Transversally elliptic complex and cohomological field theory

Abstract

This work is a continuation of our previous paper arXiv:1812.06473 where we have constructed N=2 supersymmetric Yang–Mills theory on 4D manifolds with a Killing vector field with isolated fixed points. In this work we expand on the mathematical aspects of the theory, with a particular focus on its nature as a cohomological field theory. The well-known Donaldson–Witten theory is a twisted version of N=2 SYM and can also be constructed using the Atiyah–Jeffrey construction (Atiyah and Jeffrey, 1990). This theory is concerned with the moduli space of anti-self-dual gauge connections, with a deformation theory controlled by an elliptic complex.

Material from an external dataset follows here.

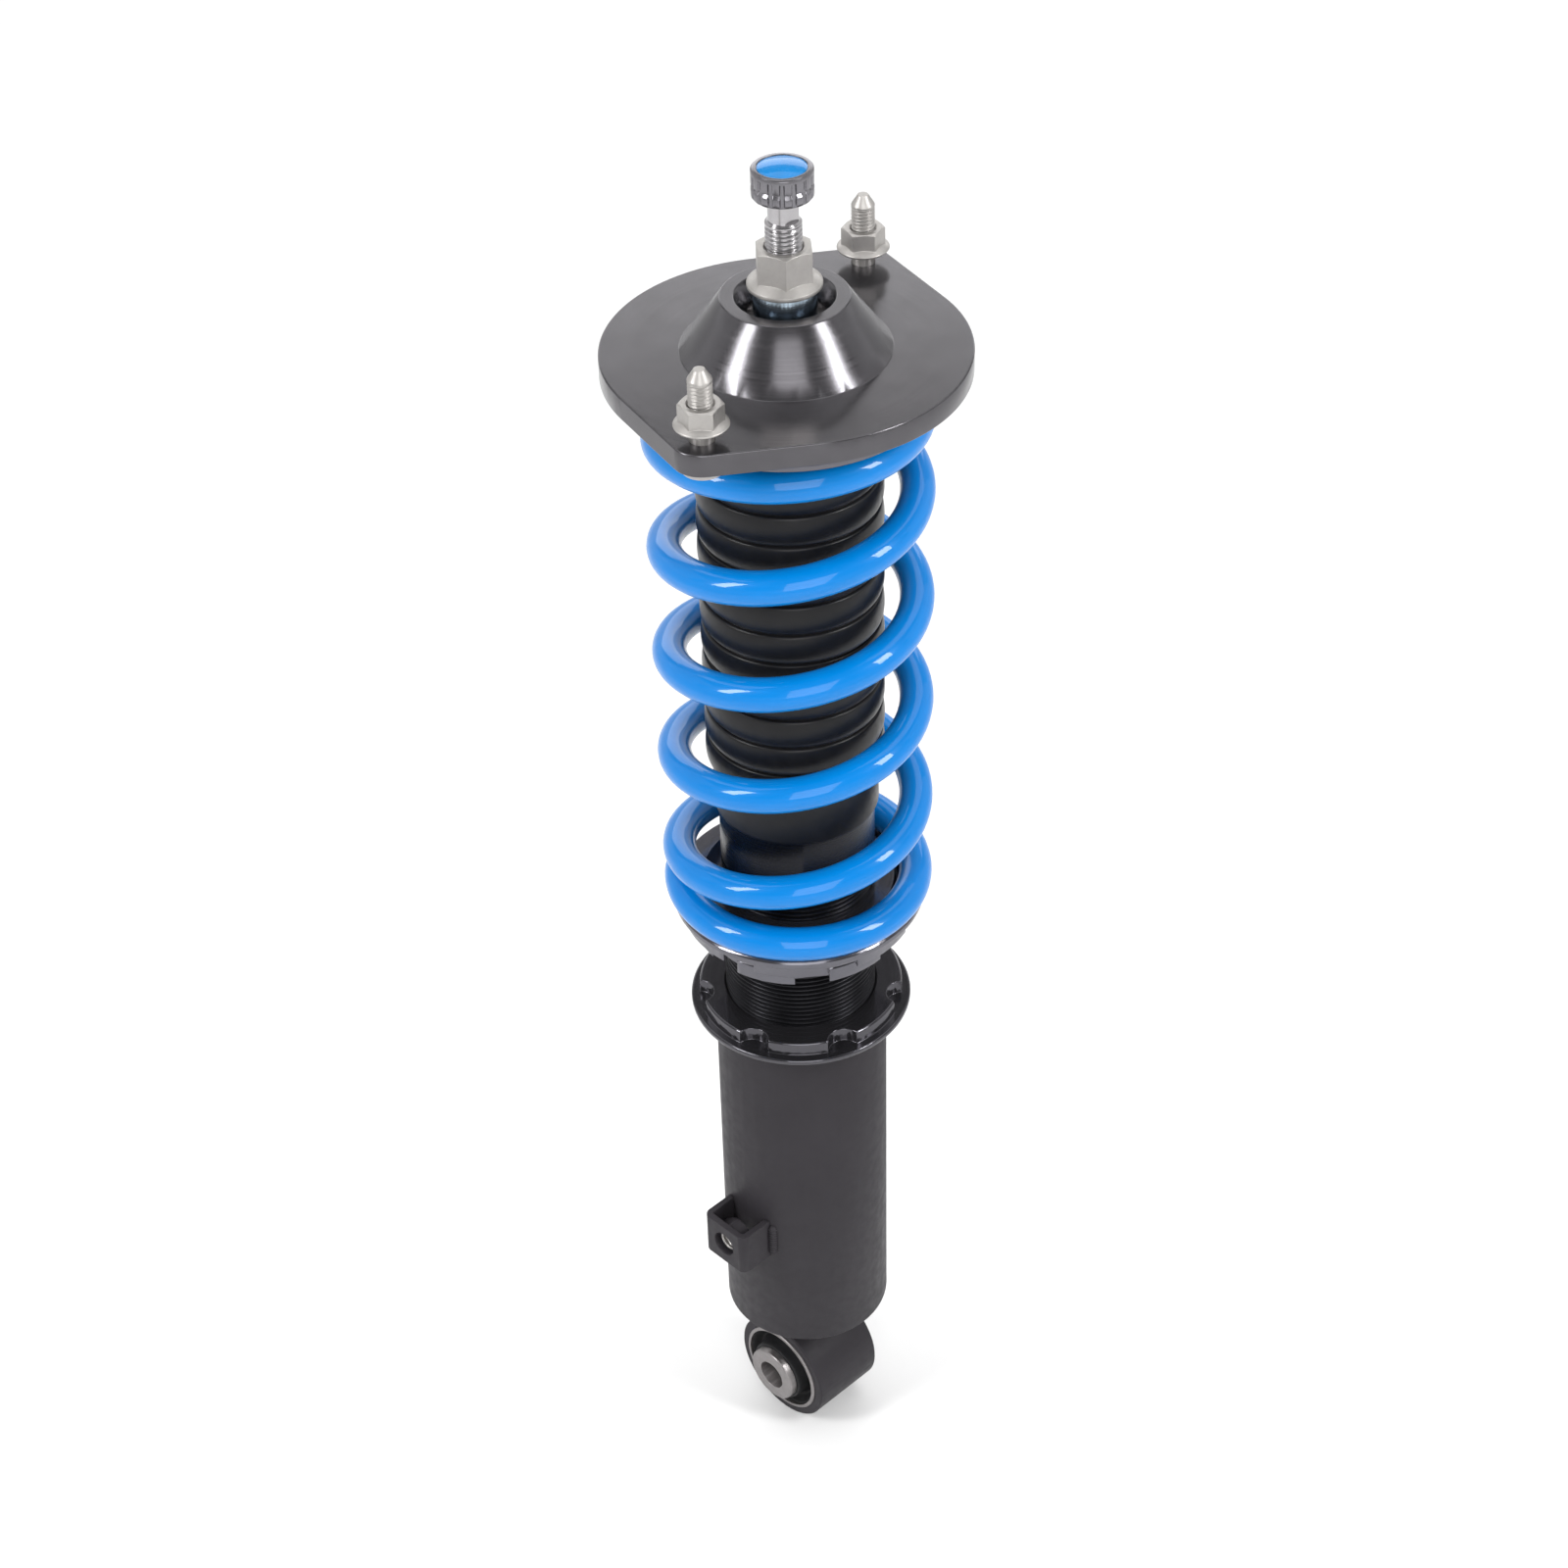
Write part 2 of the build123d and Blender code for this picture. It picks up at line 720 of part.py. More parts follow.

More generally, supersymmetry requires considering configurations that look like either instantons or anti-instantons around fixed points, which we call flipping instantons. The flipping instantons of our 4D N=2 theory are derived from the 5D contact instantons. The novelty is that their deformation theory is controlled by a transversally elliptic complex, which we demonstrate here. We repeat the Atiyah–Jeffrey construction in the equivariant setting and arrive at the Lagrangian (an equivariant Euler class in the relevant field space) that was also obtained from our previous work arXiv:1812.06473. We show that the transversal ellipticity of the deformation complex is crucial for the non-degeneracy of the Lagrangian and the calculability of the theory. Our construction is valid on a large class of quasi toric 4 manifolds.